1. On account of the death of Harijana Thippanna in a Motor Accident, his wife and son filed a claim petition under Section 100-A of the Motor Vehicles Act claiming compensation of Rs. 50,000/-. The owner remained ex parte. The Insurance Company took all the available pleas, but they have not taken the plea about the statutory liability that has to be fixed. After contest, it has been found by the Tribunal that the driver drove the vehicle rashly and negligently resulting in the death of the deceased and the claimants are therefore, entitled for a compensation Rs. 24,000/- and fixed the liability jointly and severally. It is against that, the Insurance Company filed the appeal.

2. The main contention that has been raised by the claimants is that the appeal itself is not maintainable. That contention has no force. When the owner himself remained ex parte and he allowed the court to pass an order on the merits, non impleading of the owner by the Insurance Company cannot be said to be a fatal one. In an earlier case this court had an occasion to consider the addition to Sub-clause (4) to Order 41, Rule 14 of CPC and held that the purpose of the amendment is to void delay, but that purpose is in no way served by sending notice to those who allow the litigation to take its Course and therefore, no notice is necessary to those who remained ex parte in the trial.
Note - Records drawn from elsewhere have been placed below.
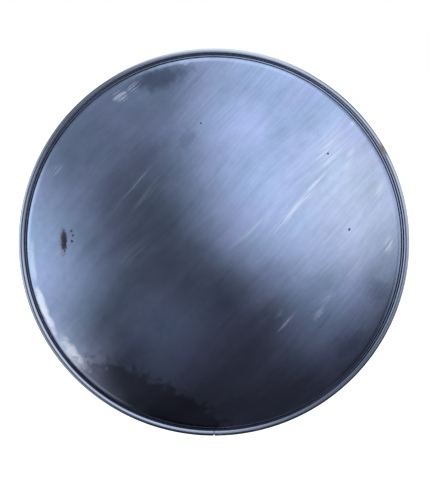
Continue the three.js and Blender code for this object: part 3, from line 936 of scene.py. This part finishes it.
def galvanised_sheet():
    """Zinc spangle in pale and dark grains, rain streaks and white bloom."""
    made, graph, shader, place = material("galvanised_sheet")
    warped = graph.vectors("ADD", place, graph.stretched(graph.noises(place, 60.0), 0.012))
    grains = graph.out("ShaderNodeTexVoronoi", {"Vector": warped, "Scale": 95.0}, "Color", feature="F1")
    grain = graph.parts(grains)[0]
    fine = graph.noise(place, 420.0, 3.0)
    cloud = graph.noise(place, 11.0, 5.0, 0.62)
    x, y, z = graph.parts(place)
    run = graph.vector(x * 70.0, y * 9.0, z * 5.0)
    rain = graph.noise(run, 1.0, 4.0, 0.6)
    gain = grain * 0.26 + cloud * 0.26 + fine * 0.10 + 0.67
    colour = graph.stretched(finish().galvanised, gain)
    bloom = graph.ramp(cloud * 0.6 + rain * 0.4, 0.50, 0.68) * 0.32
    colour = graph.blend(bloom, colour, (0.64, 0.66, 0.68))
    # Real grime from rain runs on the sheet.
    grime_and_dark_reflection = graph.ramp(rain, 0.54, 0.74) * 0.35
    colour = graph.blend(grime_and_dark_reflection, colour, (0.17, 0.165, 0.155))
    rough = grain * 0.16 + cloud * 0.1 + bloom * 0.3 + 0.34
    surface(graph, shader, colour, rough, (bloom + grime_and_dark_reflection) * -0.7 + 0.92)
    relief(graph, shader, fine + cloud * 1.2, 0.00005)
    return made


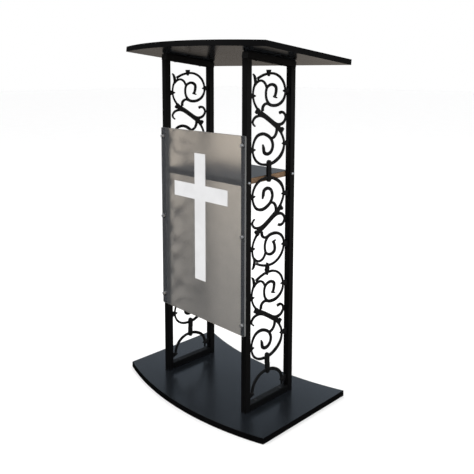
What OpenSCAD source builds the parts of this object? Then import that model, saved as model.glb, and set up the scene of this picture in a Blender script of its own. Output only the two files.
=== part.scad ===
// Fixed lectern: a shaped base board and a sloping desk board joined by two open side frames of square
// tube with scroll castings, a shelf between the frames and a clear front panel with a cross.
// Millimetres. X to the side, Y from the audience to the reader, Z up; the base stands on z = 0.

/* [Boards] */
// width of the base and of the desk board
board_w = 636; // [560:1:720]
// length of a board's straight side
board_side = 381; // [320:1:440]
// how far a front edge bows out, and the base board's rear edge bows in
board_bow = 55; // [20:1:80]
// thickness of the base board
board_t = 18; // [15:0.5:25]
// length of the desk board's straight side; its rear edge is straight
desk_side = 388; // [340:1:440]
// how far the desk board's front corners stand behind those of the base board, along the slope
desk_back = -2; // [-20:0.5:20]
// thickness of the desk board
desk_t = 17; // [15:0.5:25]
// thickness of an edge band
band_t = 1; // [0.5:0.1:2]
// height of the desk board's top face over the middle of the base
desk_z = 1107.9; // [1000:0.1:1200]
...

3. Reliance is placed on the decision in Magadri Satyanarayana v. B. Jayaramarao, . That is a case where the claimants filed an appeal and they have not impleaded the owner. If the claimants want the enhancement without impleading the owner, they cannot get the award under Section 95 of the Motor Vehicles Act. First of all, the liability has to be fixed holding the owner of the vehicle as responsible. When the main person against whom an award has been passed has not been impleaded in the appeal fixed for enhancement, they cannot be permitted to have a award against the Insurance Company in the absence of the owner whose primary liability is to pay the amount. The decision rendered in that case is not applicable to a case where the Insurance Company filed an appeal to the extent of fixing the liability. It is not the case of the Insurance Company that the owner must be absolved or that the claimants are not entitled to the amount. In the appeal CMA No. 503/87, also Ramaswamy, J., (as he then was) held that notice was not necessary to the owner and it has been dispensed with.

4. The point that emerges to be decided in this case is whether the Insurance Company can file an appeal to fix the liability as prescribed by the statute.
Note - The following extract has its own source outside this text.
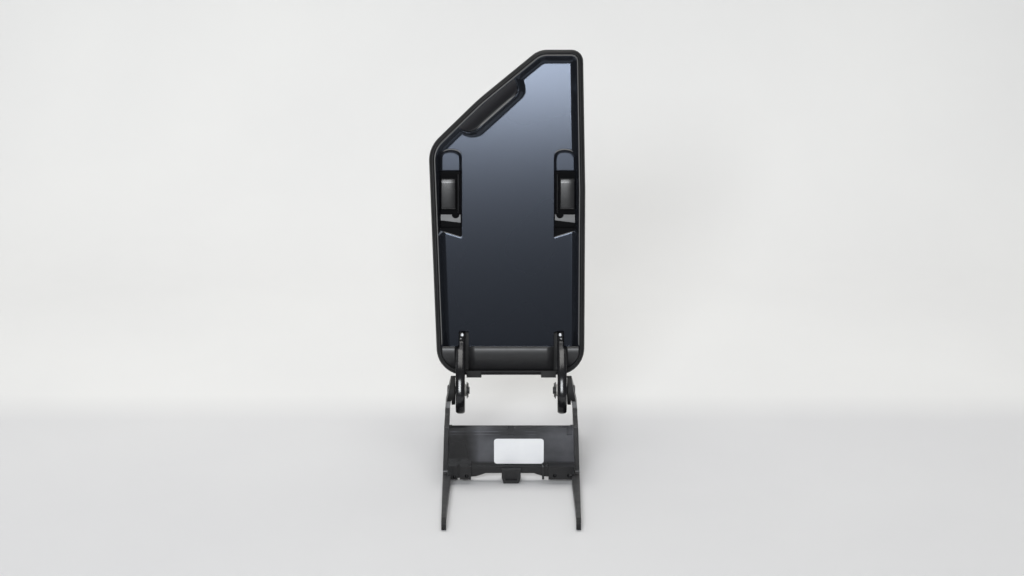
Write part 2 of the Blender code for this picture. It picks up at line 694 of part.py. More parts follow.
def make_side_rail(side):
    s = -1.0 if side == "left" else 1.0
    front = RAIL_FRONT_Y + TIP_LEN + GAP
    back = RAIL_BACK_Y
    h = RAIL_H
    up_f = UPRIGHT_FRONT_Y
    up_b = UPRIGHT_BACK_Y
    points = [(front, 0.0), (back - 2 * MM, 0.0)]
    points += arc(back - 3 * MM, 3 * MM, 3 * MM, -60, 0, 3)
    points += arc(back - 3 * MM, h - 3 * MM, 3 * MM, 0, 90, 4)
    points += arc(up_b + 8 * MM, h + 8 * MM, 8 * MM, 270, 180, 6)
    points += [(up_b, 50 * MM), (up_b - 1.5 * MM, 58 * MM), (up_b - 5 * MM, 66 * MM)]
    points += arc(PIVOT_Y, PIVOT_Z, EAR_R, -30, 210, 24)
    points += [(34.0 * MM, 66.5 * MM), (30.0 * MM, 62.2 * MM), (26.0 * MM, UPRIGHT_Z)]
    points += arc(up_f + 2 * MM, UPRIGHT_Z - 2 * MM, 2 * MM, 90, 180, 3)
    points += arc(up_f - 4 * MM, h + 4 * MM, 4 * MM, 360, 270, 5)
    points.append((front, h))
    x = sorted((s * (RAIL_OUT_X - RAIL_T), s * RAIL_OUT_X))
    rail = prism_x("side_rail_" + side, points, *x, "steel_black")
    bm = bmesh.new()
    bm.from_mesh(rail.data)
    everything = bm.verts[:] + bm.edges[:] + bm.faces[:]
    bmesh.ops.bisect_plane(bm, geom=everything, plane_co=(0, 0, LEAN_Z), plane_no=(0, 0, 1))
    for v in bm.verts:
        if v.co.z > LEAN_Z:
            v.co.x -= s * (v.co.z - LEAN_Z) * LEAN_TAN
    bm.to_mesh(rail.data)
    bm.free()
    boss_r = EAR_R - 0.05 * MM
    boss = lathe_x("boss", [(s * BOSS_IN_X, boss_r - 0.55 * MM), (s * (BOSS_IN_X + 0.6 * MM), boss_r),
                            (s * (RAIL_OUT_X - 6.5 * MM), boss_r)], PIVOT_Y, PIVOT_Z, steps=36)
    join(rail, boss)
    bore_r = PIN_R + GAP
    cut(rail, lathe_x("bore", [(s * 50 * MM, bore_r), (s * 75 * MM, bore_r)], PIVOT_Y, PIVOT_Z))
    seat_r = PIN_HEAD_R + 2 * GAP
    cut(rail, lathe_x("seat", [(s * PIN_SEAT_X, seat_r), (s * 75 * MM, seat_r)], PIVOT_Y, PIVOT_Z))
    for z in SCREW_Z:
        head_r = SCREW_HEAD_R + GAP
        cut(rail, lathe_x("bore", [(s * 60 * MM, SCREW_R + GAP), (s * 75 * MM, SCREW_R + GAP)],
                          SCREW_Y, z, steps=24))
        cut(rail, lathe_x("seat", [(s * (RAIL_OUT_X - SCREW_HEAD_T - GAP), head_r),
                                   (s * 75 * MM, head_r)], SCREW_Y, z, steps=24))
    flange = [(s * (RAIL_OUT_X - RAIL_T + 1 * MM), front + 16 * MM),
              (s * (RAIL_OUT_X - RAIL_T), front + 16 * MM),
              (s * (RAIL_OUT_X - RAIL_T - FLANGE_OUT), -BOSS_OUT_Y - GAP),
              (s * (RAIL_OUT_X - RAIL_T + 1 * MM), -BOSS_OUT_Y - GAP)]
    join(rail, loft("flange", [[(x, y, z) for x, y in flange] for z in (0.0, h)]))
    tongue_x = sorted((s * (RAIL_OUT_X - 1.4 * MM), s * (RAIL_OUT_X - RAIL_T + 1.4 * MM)))
    tongue = box("tongue", tongue_x, (front - 6 * MM, front + 1 * MM), (2.6 * MM, 7.0 * MM))
    return splay(join(rail, tongue), 0.0)


def make_rail_tip(side):
    s = -1.0 if side == "left" else 1.0
    back = RAIL_FRONT_Y + TIP_LEN
    front = RAIL_FRONT_Y
    h = RAIL_H
    points = [(back, 0.0), (back, h)]
    points += arc(front + 4 * MM, h - 4 * MM, 4 * MM, 90, 180, 5)
    points += arc(front + 3 * MM, 3 * MM, 3 * MM, 180, 255, 4)
    points.append((front + 3.8 * MM, 0.0))
    x = sorted((s * (RAIL_OUT_X - RAIL_T), s * RAIL_OUT_X))
    tip = prism_x("rail_tip_" + side, points, *x, "rubber")
    slot_x = sorted((s * (RAIL_OUT_X - 1.4 * MM + GAP), s * (RAIL_OUT_X - RAIL_T + 1.4 * MM - GAP)))
    slot = box("slot", slot_x, (back - 6 * MM, back + 5 * MM), (2.6 * MM - GAP, 7.0 * MM + GAP))
    return splay(cut(tip, slot), 0.0)


def make_cross_panel():
    top = PANEL_TOP_Z
    plate = PANEL_PLATE_T
    profile = [(-5.0 * MM, top), (-5.0 * MM, top - 4.1 * MM), (-2.6 * MM, top - 4.1 * MM),
               (-2.6 * MM, top - 8.1 * MM), (0.0, top - 8.1 * MM), (0.0, LEDGE_Z), (-3.0 * MM, LEDGE_Z),
               (-3.0 * MM, FLANGE_Z), (plate, FLANGE_Z), (plate, top)]
    panel = prism_x("cross_panel", profile, -PANEL_HALF, PANEL_HALF, "matte_plastic")
    for side, inner in BOSS_IN.items():
        s = -1.0 if side == "left" else 1.0
        boss_x = sorted((s * inner, s * (PANEL_HALF - 0.2 * MM)))
        join(panel, box("boss", boss_x, (-BOSS_OUT_Y, plate - 0.1 * MM), (BOSS_LOW_Z, BOSS_TOP_Z)))
        gusset = [(s * (inner - 0.5 * MM), FLANGE_Z + 1 * MM), (s * (inner + 1 * MM), FLANGE_Z + 1 * MM),
                  (s * (inner + 1 * MM), BOSS_LOW_Z + 0.3 * MM),
                  (s * (inner - 5 * MM), BOSS_LOW_Z + 0.9 * MM),
                  (s * (inner - 12 * MM), FLANGE_Z - 1.2 * MM),
                  (s * (inner - 17 * MM), FLANGE_Z + 1 * MM)]
        join(panel, prism_y("gusset", gusset, -2.9 * MM, plate - 0.2 * MM))
        side_x = sorted((s * PANEL_HALF, s * (PANEL_HALF - SIDE_FLANGE_T)))
        join(panel, box("flange", side_x, (1 * MM, 24 * MM), (LEDGE_Z, top - 7.5 * MM)))
    join(panel, box("rib", (31.4 * MM, 33.6 * MM), (-9.4 * MM, 0.5 * MM),
                    (BOSS_LOW_Z, BOSS_TOP_Z - 1 * MM)))
    cut(panel, box("slot", (-54.6 * MM, -52.2 * MM), (-11 * MM, -5 * MM), (0.0, 24 * MM)))
    cut(panel, box("notch", (-3.3 * MM, 2.5 * MM), (-7 * MM, 1.0 * MM), (top - 9.6 * MM, top + 1 * MM)))
    cut(panel, box("relief", (56.9 * MM, 61.6 * MM), (-7 * MM, 1.4 * MM), (top - 9.4 * MM, top + 1 * MM)))
    for x, z in ((-57.8, 8.2), (-45.4, 9.2), (44.4, 9.6), (59.0, 9.6)):
        cut(panel, rod_y("hole", 2.0 * MM, x * MM, z * MM, -12 * MM, -5 * MM, steps=20))
    for s in (-1.0, 1.0):
        for z in SCREW_Z:
            cut(panel, lathe_x("bore", [(s * 55 * MM, SCREW_R + GAP), (s * 75 * MM, SCREW_R + GAP)],
                               SCREW_Y, z, steps=24))
    return splay(panel, SPLAY_FROM_X)


def make_center_foot():
    half = FOOT_HALF_Y
    top = LEDGE_Z - GAP
    points = [(-half + 1.5 * MM, 0.0), (half - 1.5 * MM, 0.0), (half, 1.5 * MM), (half, top),
              (-half, top), (-half, 1.5 * MM)]
    foot = prism_x("center_foot", points, -FOOT_HALF_X, FOOT_HALF_X, "matte_plastic")
    for s in (-1.0, 1.0):
        taper = [(s * 20 * MM, -1 * MM), (s * (FOOT_HALF_X - 2.4 * MM), -1 * MM),
                 (s * (FOOT_HALF_X + 0.4 * MM), 8 * MM), (s * 20 * MM, 8 * MM)]
        cut(foot, prism_y("taper", taper, -20 * MM, 20 * MM))
    cut(foot, box("slot", (-20 * MM, 20 * MM), (-3.0 * MM - GAP, PANEL_PLATE_T + GAP),
                  (FLANGE_Z - GAP, 30 * MM)))
    cut(foot, box("hollow", (-6 * MM, 6 * MM), (-12 * MM, -6.5 * MM), (4 * MM, 13 * MM)))
    return foot


def make_panel_screws(side):
    s = -1.0 if side == "left" else 1.0
    head = RAIL_OUT_X - SCREW_HEAD_T
    profile = [(PANEL_HALF - SIDE_FLANGE_T - 1.7 * MM, SCREW_R), (head, SCREW_R), (head, SCREW_HEAD_R),
               (RAIL_OUT_X - 0.7 * MM, SCREW_HEAD_R),
               (RAIL_OUT_X - 0.1 * MM, SCREW_HEAD_R - 0.9 * MM)]
    for place, z in zip(("low", "high"), SCREW_Z):
        out = splay_at(SCREW_Y, z)
        lathe_x("panel_screw_%s_%s" % (side, place), [(s * (x + out), r) for x, r in profile],
                SCREW_Y, z, "zinc", steps=24)


def make_label():
    r = 3.0 * MM
    points = arc(LABEL_X1 - r, LABEL_Z1 - r, r, 0, 90, 5)
    points += arc(LABEL_X0 + r, LABEL_Z1 - r, r, 90, 180, 5)
    points += arc(LABEL_X0 + r, LABEL_Z0 + r, r, 180, 270, 5)
    points += arc(LABEL_X1 - r, LABEL_Z0 + r, r, 270, 360, 5)
    return prism_y("parts_label", points, -GAP - LABEL_T, -GAP, "label_white")


def make_hinge_pin(side):
    s = -1.0 if side == "left" else 1.0
    clip_x = CLIP_X - CLIP_T
    head_x = PIN_SEAT_X + GAP
    end_x = clip_x - GAP - 0.8 * MM
    profile = [(end_x, PIN_R - 0.6 * MM), (end_x + 0.5 * MM, PIN_R), (clip_x - GAP, PIN_R),
               (clip_x - GAP, GROOVE_R), (clip_x + CLIP_T + GAP, GROOVE_R),
               (clip_x + CLIP_T + GAP, PIN_R), (head_x, PIN_R), (head_x, PIN_HEAD_R),
               (head_x + PIN_HEAD_T * 0.5, PIN_HEAD_R), (head_x + PIN_HEAD_T, PIN_HEAD_R - 1.6 * MM)]
    return lathe_x("hinge_pin_" + side, [(s * x, r) for x, r in profile], PIVOT_Y, PIVOT_Z,
                   "pin_steel", steps=28)


def make_pin_washer(side):
    s = -1.0 if side == "left" else 1.0
    x = sorted((s * WASHER_X, s * (WASHER_X - WASHER_T)))
    return tube_x("pin_washer_" + side, PIN_R + GAP, WASHER_R, *x, PIVOT_Y, PIVOT_Z, "zinc")


def make_pin_clip(side):
    s = -1.0 if side == "left" else 1.0
    x = sorted((s * CLIP_X, s * (CLIP_X - CLIP_T)))
    points = arc(PIVOT_Y, PIVOT_Z, CLIP_R, -50, 230, 24)
    points += arc(PIVOT_Y, PIVOT_Z, GROOVE_R + GAP, 230, -50, 24)
    return prism_x("pin_clip_" + side, points, *x, "spring_steel")


def make_arm_bush(side):
    s = -1.0 if side == "left" else 1.0
    x = sorted((s * (ARM_IN_X - BUSH_OUT), s * (ARM_OUT_X - 0.1 * MM)))
    inner = PIN_R + GAP
    return tube_x("arm_bush_" + side, inner, inner + BUSH_WALL, *x, 0.0, 0.0, "bush_plastic")


def main():
    for obj in list(bpy.data.objects):
        bpy.data.objects.remove(obj, do_unlink=True)

    make_cross_panel()
    make_center_foot()
    make_label()
    for side in ("left", "right"):
        make_panel_screws(side)
        make_side_rail(side)
        make_rail_tip(side)
        make_hinge_pin(side)
        make_pin_washer(side)
        make_pin_clip(side)

    lid = [make_leather_cover(), make_foam_pad(), make_lid_carrier(), make_inner_panel(),
           make_rear_closeout()]
    lid += make_panel_clips()
    for side in ("left", "right"):
        lid += [make_hinge_arm(side), make_arm_bush(side), make_arm_screw(side),
                make_rear_edge_clip(side), make_latch_frame(side), make_latch_rod(side),
                make_latch_spring(side), make_latch_slider(side)]
    axis = lid_axis_empty()
    for obj in lid:
        obj.parent = axis
    bpy.context.view_layer.update()


main()
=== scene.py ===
"""Looks of the center console armrest lid: the camera, the room, and each visible surface."""

import math

import bmesh
import bpy
import numpy as np
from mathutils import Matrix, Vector


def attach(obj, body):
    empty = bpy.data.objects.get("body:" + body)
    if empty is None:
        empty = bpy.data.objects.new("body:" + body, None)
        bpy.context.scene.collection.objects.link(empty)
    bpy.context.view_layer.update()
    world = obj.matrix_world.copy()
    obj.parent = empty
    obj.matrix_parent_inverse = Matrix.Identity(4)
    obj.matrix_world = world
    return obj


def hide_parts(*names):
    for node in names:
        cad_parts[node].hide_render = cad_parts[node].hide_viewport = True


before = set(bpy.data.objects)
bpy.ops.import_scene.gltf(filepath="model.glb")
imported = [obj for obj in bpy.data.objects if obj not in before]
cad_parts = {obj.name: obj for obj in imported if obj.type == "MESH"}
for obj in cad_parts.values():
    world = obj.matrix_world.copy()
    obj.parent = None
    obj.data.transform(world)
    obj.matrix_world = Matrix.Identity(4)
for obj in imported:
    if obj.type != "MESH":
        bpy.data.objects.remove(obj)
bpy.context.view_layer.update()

MM = 0.001

# Lid axes, as in the CAD: x across, w up the lid, n out of its underside, t into it
PIVOT = Vector((0.0, 50.0, 80.0))
LEAN = math.radians(15.0)
RIM_N = -12.0
LID_T = 35.6
FLOOR_T = 6.4
PANEL_IN = 5.4
SPLIT_W = 43.9
GRIP_CREST_T = 0.9
GRIP_SCOOP_T = 13.4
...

It is the duty of the Tribunal to give effect to the provisions of the statute regarding the liability contained in the Motor Vehicles Act. Even in the absence of the pleadings by the Insurance Company, a duty is case on the Tribunal to see as to what extent the liability has to be fixed on the owner as well as on the Insurance Company. Different types of cases have come up and the liability will arise basing on the capacity of the persons that are involved. In case of a bus passenger, the liability is to a certain extent and in case of third party, the liability is to a different amount. When different amounts have been prescribed under different cricumstances making the Insurance Company liable statutorily to a particular amount, it cannot be said that mere absence of a plea, will give rise to the owners to say that the entire liability has to be fixed on the Insurance Company alone. So, not making an attempt by the court to fix the liability as per statute, certainly gives scope to the Insurance Company to file an appeal and plead in the absence of the owner also. For fixing the statutory liability, the presence of the owner is not necessary, as by virtue of his conduct, he himself remained ex parte by not participating in it. A person who has not participated even after issuance of the notice, cannot be allowed to say that the joint and several liability, in case, it is implemented, will cause additional burden on him. It is only the joint and several liability that has been fixed by the Tribunal. When the liability has been fixed at Rs. 15,000/- and no liability is fixed on the Insurance Company, then the question of prejudice will arise to the claimants. An amount of Rs. 15,000/- has to be fixed statutorily and the same must be fixed on the Insurance company even in the absence of the owner who remained ex parte. The decree is modified fixing the liability of Rs. 15,000/- on the Insurance Company and Rs. 9,000/- on the owner. In this case, statutory liability can be fixed even in the absence of the plea, as this Court held earlier that if no plea is there, but material is available, the Court is competent to do so.

5. In the result, the C.M.A. is allowed to the extent indicated above. No costs.